Tuesday, April 14, 2009

Rocket phlegm

My dog got adopted. I don't think anyone I know went ahead and took him home, although I urged everyone I knew to go and get him. Now I am sad.

In other news, because of my intense illness last week, I missed a piddley 5% quiz in accounting. Without waddling off to the doctor for a doctor's note, I was unable to write this quiz. I don't know about you, dear reader, but I don't run off to the doctor every time I'm sick, unless I am sick with a sickness I can't identify, and I certainly don't pay $15 for someone else to confirm that I am sick. In conclusion, because I was not the only one who missed the quiz, and because Diane is clearly proving a point, the best I can hope for without a note is to answer a few bonus questions on the final exam. Diane was also quick to point out that answering all the questions correctly will only potentially earn you 55% on that quiz worth 5%. As her best student, I am taking a stand and NOT getting a doctor's note. I will easily finish that course with a fine mark, and the quiz she decided to play teacher's politics with won't matter. In your face Diane, no one likes you.

Earth day is next week. Bring your personal mug to Starbucks on April 22 and get a "free" tall pike place roast. Nothing is really free, you'll pay for it later I'm sure.

Have a happy Tuesday my loves. Today is the last time I have to serve or cook in that awful dining room. And if Jean Paul thinks we will sit through another one of his 20 minute rehash-the-night "meetings" he is mistaken.



Wednesday, April 8, 2009

Bob Barker clearly hates puppies

I love puppies. I want a house full of puppies. And as Jen so perfectly put it today, I want enough puppies that I can scoop them up, cuddle them, then roll around in them. I love puppies, but I don't actually want a puppy. All the things I don't like about babies also apply to puppies, except they aren't entirely useless and they can move around on their own.
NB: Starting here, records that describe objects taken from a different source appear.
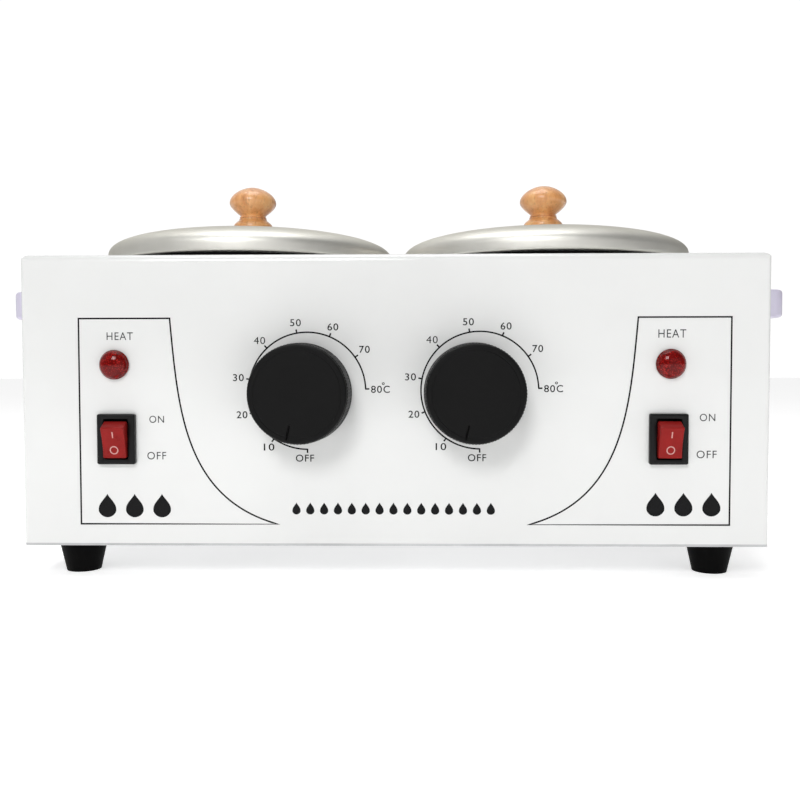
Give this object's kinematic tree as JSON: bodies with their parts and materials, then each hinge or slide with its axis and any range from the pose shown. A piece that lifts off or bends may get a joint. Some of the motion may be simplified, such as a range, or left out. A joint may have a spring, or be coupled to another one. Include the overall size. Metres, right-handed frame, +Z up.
{
  "type": "double wax warmer",
  "caption": "Countertop wax warmer: enamelled box with heated wells, lift-out pots under domed lids with turned wooden knobs, dial thermostats and rocker switches.",
  "frame": {"origin": "on the ground plane under the feet, in the middle of the overall box", "axes": "+X is the right of the front view, -Y is the front with the controls, +Z is up"},
  "size_m": [0.3464, 0.1908, 0.1745],
  "materials": {
    "enamel": "glossy white baked enamel",
    "plated_steel": "zinc-plated sheet steel",
    "screw_steel": "nickel-plated steel",
    "rubber": "matt black rubber",
    "handle_plastic": "satin pale lilac moulded plastic",
    "pot_aluminium": "spun aluminium with fine turning marks",
    "lid_aluminium": "satin brushed aluminium",
    "heater": "mica band in a thin steel jacket",
    "felt": "needled mineral felt",
    "moulded_black": "matt black phenolic moulding",
    "copper": "bare copper tube",
    "bezel_plastic": "fine-textured black nylon",
    "brass": "bare brass",
    "lens": "clear deep red lens",
    "nylon": "natural nylon",
    "ceramic": "glazed ceramic",
    "wire": "silicone-covered stranded wire",
    "rocker_plastic": "translucent red moulded plastic",
    "knob_plastic": "matt black moulded plastic with a fine grain",
    "wood": "lacquered beech",
    "panel_print": "black screen print on the front panel",
    "mark_print": "pale pink print on the rockers"
  },
  "bodies": {
    "housing": {"housing_shell": "enamel", "base_plate": "plated_steel", "foot_front_left": "rubber", "foot_front_right": "rubber", "foot_rear_left": "rubber", "foot_rear_right": "rubber", "foot_screws": "screw_steel", "base_screws": "screw_steel", "side_handle_left": "handle_plastic", "side_handle_right": "handle_plastic", "handle_screws": "screw_steel", "seat_ring_left": "rubber", "seat_ring_right": "rubber", "well_left": "pot_aluminium", "well_right": "pot_aluminium", "heater_band_left": "heater", "heater_band_right": "heater", "band_bolts": "screw_steel", "insulation_left": "felt", "insulation_right": "felt", "thermostat_left": "moulded_black", "thermostat_right": "moulded_black", "thermostat_screws": "screw_steel", "sensor_bulb_left": "copper", "sensor_bulb_right": "copper", "thermal_cutoff_left": "moulded_black", "thermal_cutoff_right": "moulded_black", "switch_housing_left": "bezel_plastic", "switch_housing_right": "bezel_plastic", "switch_terminals_left": "brass", "switch_terminals_right": "brass", "indicator_lens_left": "lens", "indicator_lens_right": "lens", "indicator_body_left": "nylon", "indicator_body_right": "nylon", "indicator_nuts": "screw_steel", "terminal_block": "ceramic", "cord_gland": "rubber", "earth_screw": "brass", "wiring_left": "wire", "wiring_right": "wire"},
    "pot_left": {"pot_left": "pot_aluminium"},
    "lid_left": {"lid_left": "lid_aluminium", "lid_knob_left": "wood", "lid_screw_left": "screw_steel", "lid_washer_left": "screw_steel"},
    "knob_left": {"control_knob_left": "knob_plastic", "thermostat_shaft_left": "screw_steel"},
    "rocker_left": {"rocker_left": "rocker_plastic"},
    "pot_right": {"pot_right": "pot_aluminium"},
    "lid_right": {"lid_right": "lid_aluminium", "lid_knob_right": "wood", "lid_screw_right": "screw_steel", "lid_washer_right": "screw_steel"},
    "knob_right": {"control_knob_right": "knob_plastic", "thermostat_shaft_right": "screw_steel"},
    "rocker_right": {"rocker_right": "rocker_plastic"}
  },
  "joints": [
    {"name": "pot_left_lift", "type": "slide", "parent": "housing", "child": "pot_left", "axis": [0, 0, 1], "range_m": [0, 0.09]},
    {"name": "lid_left_lift", "type": "slide", "parent": "pot_left", "child": "lid_left", "axis": [0, 0, 1], "range_m": [0, 0.05]},
    {"name": "knob_left_turn", "type": "hinge", "parent": "housing", "child": "knob_left", "pos_m": [-0.0367, -0.078, 0.0753], "axis": [0, 1, 0], "range_deg": [-13, 257]},
    {"name": "rocker_left_tilt", "type": "hinge", "parent": "housing", "child": "rocker_left", "pos_m": [-0.1121, -0.0788, 0.0567], "axis": [-1, 0, 0], "range_deg": [0, 32]},
    {"name": "pot_right_lift", "type": "slide", "parent": "housing", "child": "pot_right", "axis": [0, 0, 1], "range_m": [0, 0.09]},
    {"name": "lid_right_lift", "type": "slide", "parent": "pot_right", "child": "lid_right", "axis": [0, 0, 1], "range_m": [0, 0.05]},
    {"name": "knob_right_turn", "type": "hinge", "parent": "housing", "child": "knob_right", "pos_m": [0.0325, -0.078, 0.0753], "axis": [0, 1, 0], "range_deg": [-13, 257]},
    {"name": "rocker_right_tilt", "type": "hinge", "parent": "housing", "child": "rocker_right", "pos_m": [0.1103, -0.0788, 0.0567], "axis": [-1, 0, 0], "range_deg": [0, 32]}
  ]
}
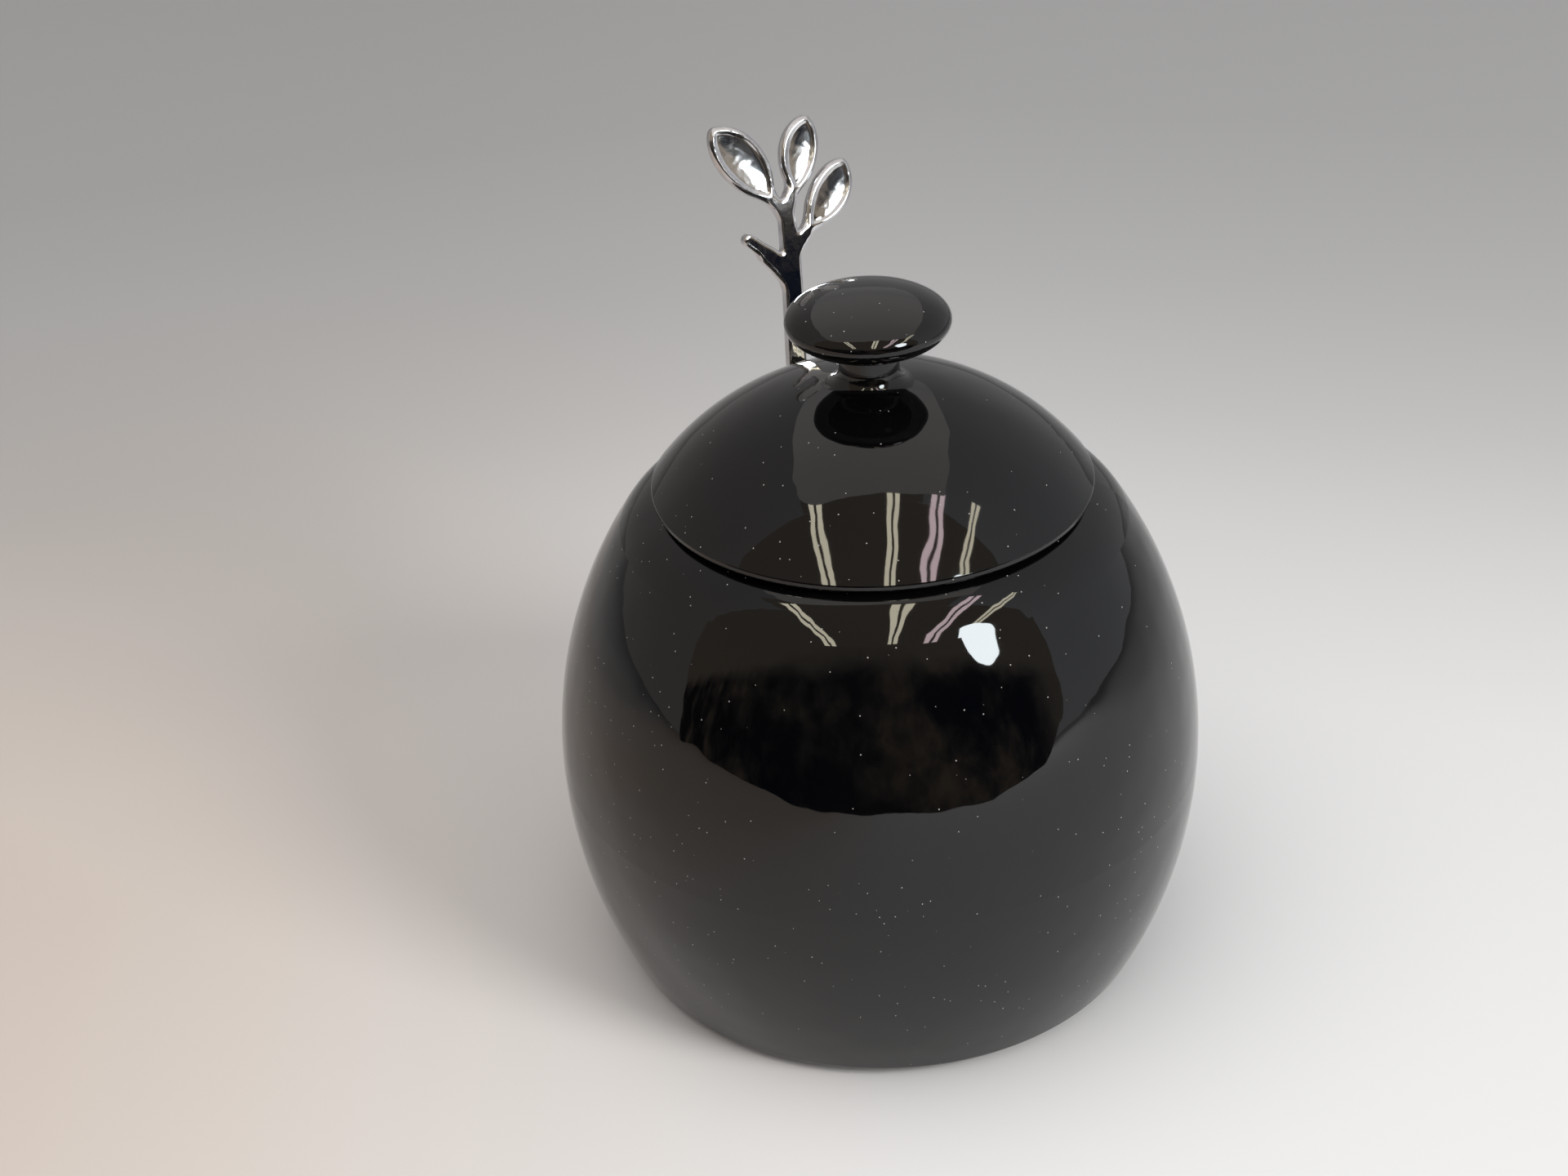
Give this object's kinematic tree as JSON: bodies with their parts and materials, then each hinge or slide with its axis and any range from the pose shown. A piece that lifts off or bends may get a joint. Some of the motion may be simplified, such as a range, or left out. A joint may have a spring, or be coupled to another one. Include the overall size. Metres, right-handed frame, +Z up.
{
  "type": "sugar bowl",
  "caption": "Egg-shaped glazed sugar bowl with a domed lid, a pebble knob and a metal leaf-sprig spoon standing in a notch at the back of the lid.",
  "frame": {"origin": "centre of the foot on the table, on the axis of the bowl", "axes": "+Z up along the axis of the bowl, -Y the front, +X to the right; the spoon stands at the back, left of centre"},
  "size_m": [0.098, 0.098, 0.1204],
  "materials": {
    "bowl_glaze": "deep gloss black glaze, bare foot ring",
    "lid_glaze": "deep gloss black glaze",
    "spoon_chrome": "bright, with dished leaves"
  },
  "bodies": {
    "bowl": {"bowl": "bowl_glaze"},
    "spoon": {"spoon": "spoon_chrome"},
    "lid": {"lid": "lid_glaze"}
  },
  "joints": [
    {"name": "spoon_lift", "type": "slide", "parent": "bowl", "child": "spoon", "axis": [0, 0, 1], "range_m": [0, 0.08]},
    {"name": "lid_lift", "type": "slide", "parent": "spoon", "child": "lid", "axis": [0, 0, 1], "range_m": [0, 0.055]}
  ]
}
I think puppies are a little bit more like irritating toddlers and/or 5 year old children, which are my least favourite ages of children. Ugh, awful. In my dog seeking, I came across this lovely specimen at the Cambridge Humane Society:
He is beautiful, and I want him. They have called him Chupa, which is a name that makes me think of those awful lollipops you used to find in your halloween haul - I never ate them. I would name this dog Greedo (Star Wars reference, hardcore). He is still at the humane society after at least 3 weeks. For a while he was the only one there, but now he has been joined by a funny looking basset hound. I almost think there must be something wrong with him, but I went to see him in person and he looked alright. The lady I talked to about him said he has some dog dominance issues, and since I have two other dogs, all my animals would have to come to the shelter for a "meet and greet" to make sure they don't hate each other. I love him. I think he is exactly the kind of dog I want to sit in the front seat of my smart car. I give you the following mathematical support, crudely drawn in Paint:
But since I cannot have him (already have 2 dogs in my house, father would literally kill me, etc), I urge someone else who loves a good dog to go and get him.

No knitting party tonight at the bux, we're taking a week off. I need to finish my first set of uncle Christmas mittens by sewing in all the ends, then its on to another set of the exact same mittens.